# RECORDS SUPPLIED
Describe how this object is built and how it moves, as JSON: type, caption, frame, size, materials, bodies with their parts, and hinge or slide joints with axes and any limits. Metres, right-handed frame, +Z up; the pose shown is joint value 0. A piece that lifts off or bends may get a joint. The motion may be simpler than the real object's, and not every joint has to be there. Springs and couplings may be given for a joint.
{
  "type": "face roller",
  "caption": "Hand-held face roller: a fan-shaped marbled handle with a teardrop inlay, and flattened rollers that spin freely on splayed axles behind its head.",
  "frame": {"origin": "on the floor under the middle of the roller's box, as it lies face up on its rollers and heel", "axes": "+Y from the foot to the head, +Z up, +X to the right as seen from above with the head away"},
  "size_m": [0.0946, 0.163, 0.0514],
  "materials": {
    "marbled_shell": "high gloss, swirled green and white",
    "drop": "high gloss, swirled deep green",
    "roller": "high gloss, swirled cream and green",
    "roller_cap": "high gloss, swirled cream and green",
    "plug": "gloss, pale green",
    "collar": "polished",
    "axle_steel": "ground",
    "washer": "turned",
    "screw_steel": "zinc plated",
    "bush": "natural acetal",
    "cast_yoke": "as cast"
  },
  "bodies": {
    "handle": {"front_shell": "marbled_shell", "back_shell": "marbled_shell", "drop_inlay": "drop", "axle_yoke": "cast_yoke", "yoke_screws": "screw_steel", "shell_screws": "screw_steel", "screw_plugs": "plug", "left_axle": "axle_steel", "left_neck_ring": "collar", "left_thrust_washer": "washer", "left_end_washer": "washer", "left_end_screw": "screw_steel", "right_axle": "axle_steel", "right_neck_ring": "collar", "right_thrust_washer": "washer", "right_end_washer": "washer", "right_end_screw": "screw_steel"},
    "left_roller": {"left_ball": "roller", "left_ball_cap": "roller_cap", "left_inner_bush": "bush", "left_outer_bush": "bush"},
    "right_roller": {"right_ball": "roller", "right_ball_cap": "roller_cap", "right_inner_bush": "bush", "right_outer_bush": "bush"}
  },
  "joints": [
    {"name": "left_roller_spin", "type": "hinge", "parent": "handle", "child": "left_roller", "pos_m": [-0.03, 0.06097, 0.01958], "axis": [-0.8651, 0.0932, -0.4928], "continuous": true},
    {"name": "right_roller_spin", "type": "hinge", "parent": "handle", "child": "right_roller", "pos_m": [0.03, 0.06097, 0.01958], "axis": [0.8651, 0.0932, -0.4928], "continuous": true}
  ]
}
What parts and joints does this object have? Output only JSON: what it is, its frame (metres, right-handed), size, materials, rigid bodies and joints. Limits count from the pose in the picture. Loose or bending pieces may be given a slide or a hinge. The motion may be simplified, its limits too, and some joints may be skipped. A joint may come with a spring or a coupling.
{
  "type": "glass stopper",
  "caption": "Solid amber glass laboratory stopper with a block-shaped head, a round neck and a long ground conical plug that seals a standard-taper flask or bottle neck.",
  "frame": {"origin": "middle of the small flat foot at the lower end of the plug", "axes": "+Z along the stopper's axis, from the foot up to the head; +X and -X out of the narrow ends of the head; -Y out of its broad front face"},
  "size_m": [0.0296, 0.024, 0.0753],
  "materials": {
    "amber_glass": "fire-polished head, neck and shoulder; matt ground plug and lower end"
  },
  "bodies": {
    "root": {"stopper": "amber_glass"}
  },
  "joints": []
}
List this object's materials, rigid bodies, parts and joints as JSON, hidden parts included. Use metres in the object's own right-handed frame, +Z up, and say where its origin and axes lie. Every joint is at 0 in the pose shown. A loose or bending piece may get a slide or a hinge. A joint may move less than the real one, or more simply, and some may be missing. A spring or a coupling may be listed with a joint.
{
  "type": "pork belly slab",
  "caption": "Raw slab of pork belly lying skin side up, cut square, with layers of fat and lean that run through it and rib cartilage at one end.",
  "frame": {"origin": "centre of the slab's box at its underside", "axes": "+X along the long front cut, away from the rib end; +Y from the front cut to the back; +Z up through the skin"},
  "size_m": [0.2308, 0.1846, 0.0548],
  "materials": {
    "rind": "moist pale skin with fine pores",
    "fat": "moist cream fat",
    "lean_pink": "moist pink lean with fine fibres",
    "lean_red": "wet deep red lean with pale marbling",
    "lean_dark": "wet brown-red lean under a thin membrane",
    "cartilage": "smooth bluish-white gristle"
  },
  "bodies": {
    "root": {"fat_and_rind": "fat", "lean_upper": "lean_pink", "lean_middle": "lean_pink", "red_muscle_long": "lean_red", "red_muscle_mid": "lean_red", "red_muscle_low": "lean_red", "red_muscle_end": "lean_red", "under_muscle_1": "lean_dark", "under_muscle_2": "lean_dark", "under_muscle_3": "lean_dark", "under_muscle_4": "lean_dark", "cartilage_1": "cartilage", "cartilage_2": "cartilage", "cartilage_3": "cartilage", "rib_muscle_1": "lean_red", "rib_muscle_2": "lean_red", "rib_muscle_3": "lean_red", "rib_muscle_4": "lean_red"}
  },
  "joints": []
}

# GOAL
Return each entry from the material above exactly as it appears.

# FULL RESPONSE
Describe how this object is built and how it moves, as JSON: type, caption, frame, size, materials, bodies with their parts, and hinge or slide joints with axes and any limits. Metres, right-handed frame, +Z up; the pose shown is joint value 0. A piece that lifts off or bends may get a joint. The motion may be simpler than the real object's, and not every joint has to be there. Springs and couplings may be given for a joint.
{
  "type": "face roller",
  "caption": "Hand-held face roller: a fan-shaped marbled handle with a teardrop inlay, and flattened rollers that spin freely on splayed axles behind its head.",
  "frame": {"origin": "on the floor under the middle of the roller's box, as it lies face up on its rollers and heel", "axes": "+Y from the foot to the head, +Z up, +X to the right as seen from above with the head away"},
  "size_m": [0.0946, 0.163, 0.0514],
  "materials": {
    "marbled_shell": "high gloss, swirled green and white",
    "drop": "high gloss, swirled deep green",
    "roller": "high gloss, swirled cream and green",
    "roller_cap": "high gloss, swirled cream and green",
    "plug": "gloss, pale green",
    "collar": "polished",
    "axle_steel": "ground",
    "washer": "turned",
    "screw_steel": "zinc plated",
    "bush": "natural acetal",
    "cast_yoke": "as cast"
  },
  "bodies": {
    "handle": {"front_shell": "marbled_shell", "back_shell": "marbled_shell", "drop_inlay": "drop", "axle_yoke": "cast_yoke", "yoke_screws": "screw_steel", "shell_screws": "screw_steel", "screw_plugs": "plug", "left_axle": "axle_steel", "left_neck_ring": "collar", "left_thrust_washer": "washer", "left_end_washer": "washer", "left_end_screw": "screw_steel", "right_axle": "axle_steel", "right_neck_ring": "collar", "right_thrust_washer": "washer", "right_end_washer": "washer", "right_end_screw": "screw_steel"},
    "left_roller": {"left_ball": "roller", "left_ball_cap": "roller_cap", "left_inner_bush": "bush", "left_outer_bush": "bush"},
    "right_roller": {"right_ball": "roller", "right_ball_cap": "roller_cap", "right_inner_bush": "bush", "right_outer_bush": "bush"}
  },
  "joints": [
    {"name": "left_roller_spin", "type": "hinge", "parent": "handle", "child": "left_roller", "pos_m": [-0.03, 0.06097, 0.01958], "axis": [-0.8651, 0.0932, -0.4928], "continuous": true},
    {"name": "right_roller_spin", "type": "hinge", "parent": "handle", "child": "right_roller", "pos_m": [0.03, 0.06097, 0.01958], "axis": [0.8651, 0.0932, -0.4928], "continuous": true}
  ]
}
What parts and joints does this object have? Output only JSON: what it is, its frame (metres, right-handed), size, materials, rigid bodies and joints. Limits count from the pose in the picture. Loose or bending pieces may be given a slide or a hinge. The motion may be simplified, its limits too, and some joints may be skipped. A joint may come with a spring or a coupling.
{
  "type": "glass stopper",
  "caption": "Solid amber glass laboratory stopper with a block-shaped head, a round neck and a long ground conical plug that seals a standard-taper flask or bottle neck.",
  "frame": {"origin": "middle of the small flat foot at the lower end of the plug", "axes": "+Z along the stopper's axis, from the foot up to the head; +X and -X out of the narrow ends of the head; -Y out of its broad front face"},
  "size_m": [0.0296, 0.024, 0.0753],
  "materials": {
    "amber_glass": "fire-polished head, neck and shoulder; matt ground plug and lower end"
  },
  "bodies": {
    "root": {"stopper": "amber_glass"}
  },
  "joints": []
}
List this object's materials, rigid bodies, parts and joints as JSON, hidden parts included. Use metres in the object's own right-handed frame, +Z up, and say where its origin and axes lie. Every joint is at 0 in the pose shown. A loose or bending piece may get a slide or a hinge. A joint may move less than the real one, or more simply, and some may be missing. A spring or a coupling may be listed with a joint.
{
  "type": "pork belly slab",
  "caption": "Raw slab of pork belly lying skin side up, cut square, with layers of fat and lean that run through it and rib cartilage at one end.",
  "frame": {"origin": "centre of the slab's box at its underside", "axes": "+X along the long front cut, away from the rib end; +Y from the front cut to the back; +Z up through the skin"},
  "size_m": [0.2308, 0.1846, 0.0548],
  "materials": {
    "rind": "moist pale skin with fine pores",
    "fat": "moist cream fat",
    "lean_pink": "moist pink lean with fine fibres",
    "lean_red": "wet deep red lean with pale marbling",
    "lean_dark": "wet brown-red lean under a thin membrane",
    "cartilage": "smooth bluish-white gristle"
  },
  "bodies": {
    "root": {"fat_and_rind": "fat", "lean_upper": "lean_pink", "lean_middle": "lean_pink", "red_muscle_long": "lean_red", "red_muscle_mid": "lean_red", "red_muscle_low": "lean_red", "red_muscle_end": "lean_red", "under_muscle_1": "lean_dark", "under_muscle_2": "lean_dark", "under_muscle_3": "lean_dark", "under_muscle_4": "lean_dark", "cartilage_1": "cartilage", "cartilage_2": "cartilage", "cartilage_3": "cartilage", "rib_muscle_1": "lean_red", "rib_muscle_2": "lean_red", "rib_muscle_3": "lean_red", "rib_muscle_4": "lean_red"}
  },
  "joints": []
}